For Kim, it was Monmouth County, the year’s first convention; Kim needed an early win somewhere to prove to delegates in other counties that he was worth their time and effort, and he got it. For Murphy, it was Bergen County, where a loss would have scrambled her statewide math and prompted doubts about her viability from some of her top supporters; she worked hard to get a big win there, and she was successful.
These last two weeks of convention season, running through Middlesex County on March 14, Morris County on March 16, Atlantic County on March 17, and Cumberland County on March 21 (and technically Salem County after that, but it’s tiny and doesn’t have a line), are more of a grind. Each candidate is trying to get as many wins and claim as many county lines as possible before the two-and-a-half-month sprint to the June 4 primary election begins.
Of course, the line itself could be struck down thanks to Kim’s lawsuit, but even without the line, county party endorsements can be meaningful. Kim’s success at a variety of conventions has prevented the full force of the state Democratic Party from coalescing around Murphy; even when individual politicians endorse Murphy, their endorsement matters less if their local county party isn’t backing them up.
That was visible in this week’s Somerset texting snafu, when Somerset Democrats sent out texts in support of Murphy and then had to refund them, since they haven’t endorsed her yet.

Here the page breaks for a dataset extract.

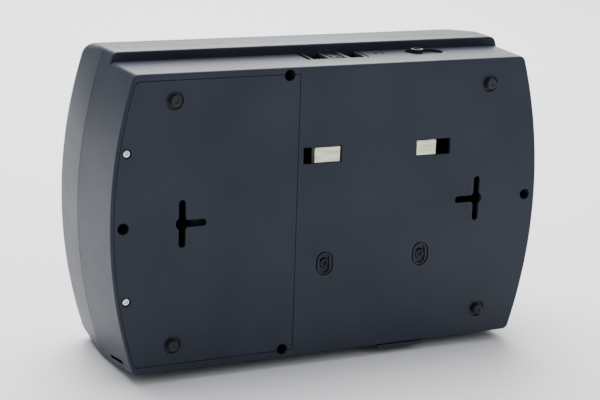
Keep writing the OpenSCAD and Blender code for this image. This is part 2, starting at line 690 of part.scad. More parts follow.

If Kim wins the Somerset convention today, it would permanently forestall any future efforts from the Somerset County Democratic Committee on behalf of Murphy (or, at least, it should).
Just about everyone – journalists, party leaders, the candidates themselves – is growing tired of convention season at this point; rarely before has one election cycle hosted so many competitive conventions in a row, each with its own quirks and expectations.
Soon, the candidates will be able to pivot to the real primary season, where actual primary voters get a say. Right now, though, all eyes turn to Somerset, Ocean, Mercer, and Cape May Counties, and the few thousand convention delegates who will decide Kim’s and Murphy’s fates.